> MATERIAL PROVIDED
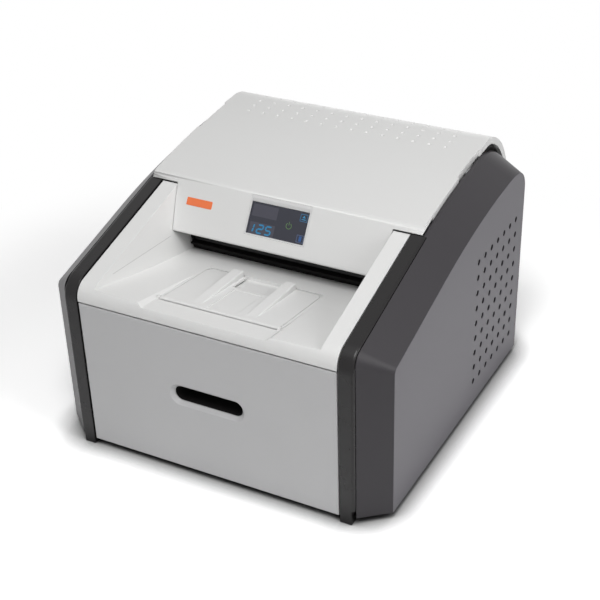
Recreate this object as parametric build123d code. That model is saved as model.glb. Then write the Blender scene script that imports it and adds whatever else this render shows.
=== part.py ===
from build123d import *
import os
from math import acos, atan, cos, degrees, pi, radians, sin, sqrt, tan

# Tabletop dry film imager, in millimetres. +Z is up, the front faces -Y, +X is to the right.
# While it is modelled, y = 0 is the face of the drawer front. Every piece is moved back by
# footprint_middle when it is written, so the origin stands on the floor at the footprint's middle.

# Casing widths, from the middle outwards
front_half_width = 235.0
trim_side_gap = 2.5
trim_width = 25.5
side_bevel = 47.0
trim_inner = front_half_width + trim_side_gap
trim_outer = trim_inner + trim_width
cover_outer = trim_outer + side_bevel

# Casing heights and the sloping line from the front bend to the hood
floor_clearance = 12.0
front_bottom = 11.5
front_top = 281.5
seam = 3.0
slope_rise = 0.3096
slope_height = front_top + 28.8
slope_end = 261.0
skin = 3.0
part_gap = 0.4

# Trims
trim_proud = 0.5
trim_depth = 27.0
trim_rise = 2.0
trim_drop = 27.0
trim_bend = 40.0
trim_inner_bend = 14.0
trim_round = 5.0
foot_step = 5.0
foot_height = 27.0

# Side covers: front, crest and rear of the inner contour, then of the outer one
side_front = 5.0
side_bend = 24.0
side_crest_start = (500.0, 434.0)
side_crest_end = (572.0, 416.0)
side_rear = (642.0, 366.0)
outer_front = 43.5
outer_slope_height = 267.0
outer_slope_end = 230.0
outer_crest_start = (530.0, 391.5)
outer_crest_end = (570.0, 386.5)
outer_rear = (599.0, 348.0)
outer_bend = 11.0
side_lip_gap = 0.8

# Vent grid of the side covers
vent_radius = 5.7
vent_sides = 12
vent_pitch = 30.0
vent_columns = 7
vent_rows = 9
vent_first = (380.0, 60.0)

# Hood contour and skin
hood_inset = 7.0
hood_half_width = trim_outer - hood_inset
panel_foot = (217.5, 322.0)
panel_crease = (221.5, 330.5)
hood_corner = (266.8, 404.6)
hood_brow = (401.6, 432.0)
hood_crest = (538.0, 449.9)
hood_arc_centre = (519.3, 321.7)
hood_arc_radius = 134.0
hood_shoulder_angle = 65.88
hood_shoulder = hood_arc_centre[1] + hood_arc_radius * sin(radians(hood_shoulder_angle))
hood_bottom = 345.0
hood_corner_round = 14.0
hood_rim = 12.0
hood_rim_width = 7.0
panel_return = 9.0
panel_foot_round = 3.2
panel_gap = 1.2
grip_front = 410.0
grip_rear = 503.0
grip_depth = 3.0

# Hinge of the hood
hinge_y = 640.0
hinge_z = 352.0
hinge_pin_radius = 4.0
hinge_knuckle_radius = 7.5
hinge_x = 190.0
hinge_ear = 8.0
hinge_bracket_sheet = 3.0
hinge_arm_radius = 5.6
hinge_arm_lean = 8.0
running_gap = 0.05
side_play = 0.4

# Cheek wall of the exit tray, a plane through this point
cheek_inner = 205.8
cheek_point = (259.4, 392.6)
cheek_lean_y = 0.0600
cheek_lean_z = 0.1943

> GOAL
Return every line of the material exactly.

> FINAL ANSWER
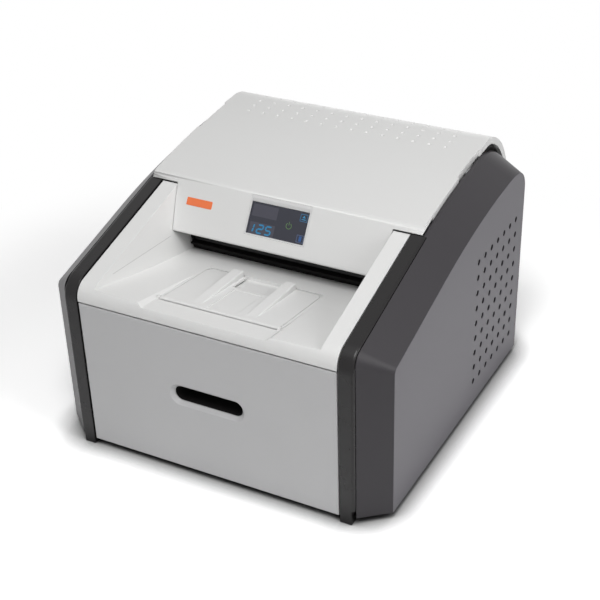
Recreate this object as parametric build123d code. That model is saved as model.glb. Then write the Blender scene script that imports it and adds whatever else this render shows.
=== part.py ===
from build123d import *
import os
from math import acos, atan, cos, degrees, pi, radians, sin, sqrt, tan

# Tabletop dry film imager, in millimetres. +Z is up, the front faces -Y, +X is to the right.
# While it is modelled, y = 0 is the face of the drawer front. Every piece is moved back by
# footprint_middle when it is written, so the origin stands on the floor at the footprint's middle.

# Casing widths, from the middle outwards
front_half_width = 235.0
trim_side_gap = 2.5
trim_width = 25.5
side_bevel = 47.0
trim_inner = front_half_width + trim_side_gap
trim_outer = trim_inner + trim_width
cover_outer = trim_outer + side_bevel

# Casing heights and the sloping line from the front bend to the hood
floor_clearance = 12.0
front_bottom = 11.5
front_top = 281.5
seam = 3.0
slope_rise = 0.3096
slope_height = front_top + 28.8
slope_end = 261.0
skin = 3.0
part_gap = 0.4

# Trims
trim_proud = 0.5
trim_depth = 27.0
trim_rise = 2.0
trim_drop = 27.0
trim_bend = 40.0
trim_inner_bend = 14.0
trim_round = 5.0
foot_step = 5.0
foot_height = 27.0

# Side covers: front, crest and rear of the inner contour, then of the outer one
side_front = 5.0
side_bend = 24.0
side_crest_start = (500.0, 434.0)
side_crest_end = (572.0, 416.0)
side_rear = (642.0, 366.0)
outer_front = 43.5
outer_slope_height = 267.0
outer_slope_end = 230.0
outer_crest_start = (530.0, 391.5)
outer_crest_end = (570.0, 386.5)
outer_rear = (599.0, 348.0)
outer_bend = 11.0
side_lip_gap = 0.8

# Vent grid of the side covers
vent_radius = 5.7
vent_sides = 12
vent_pitch = 30.0
vent_columns = 7
vent_rows = 9
vent_first = (380.0, 60.0)

# Hood contour and skin
hood_inset = 7.0
hood_half_width = trim_outer - hood_inset
panel_foot = (217.5, 322.0)
panel_crease = (221.5, 330.5)
hood_corner = (266.8, 404.6)
hood_brow = (401.6, 432.0)
hood_crest = (538.0, 449.9)
hood_arc_centre = (519.3, 321.7)
hood_arc_radius = 134.0
hood_shoulder_angle = 65.88
hood_shoulder = hood_arc_centre[1] + hood_arc_radius * sin(radians(hood_shoulder_angle))
hood_bottom = 345.0
hood_corner_round = 14.0
hood_rim = 12.0
hood_rim_width = 7.0
panel_return = 9.0
panel_foot_round = 3.2
panel_gap = 1.2
grip_front = 410.0
grip_rear = 503.0
grip_depth = 3.0

# Hinge of the hood
hinge_y = 640.0
hinge_z = 352.0
hinge_pin_radius = 4.0
hinge_knuckle_radius = 7.5
hinge_x = 190.0
hinge_ear = 8.0
hinge_bracket_sheet = 3.0
hinge_arm_radius = 5.6
hinge_arm_lean = 8.0
running_gap = 0.05
side_play = 0.4

# Cheek wall of the exit tray, a plane through this point
cheek_inner = 205.8
cheek_point = (259.4, 392.6)
cheek_lean_y = 0.0600
cheek_lean_z = 0.1943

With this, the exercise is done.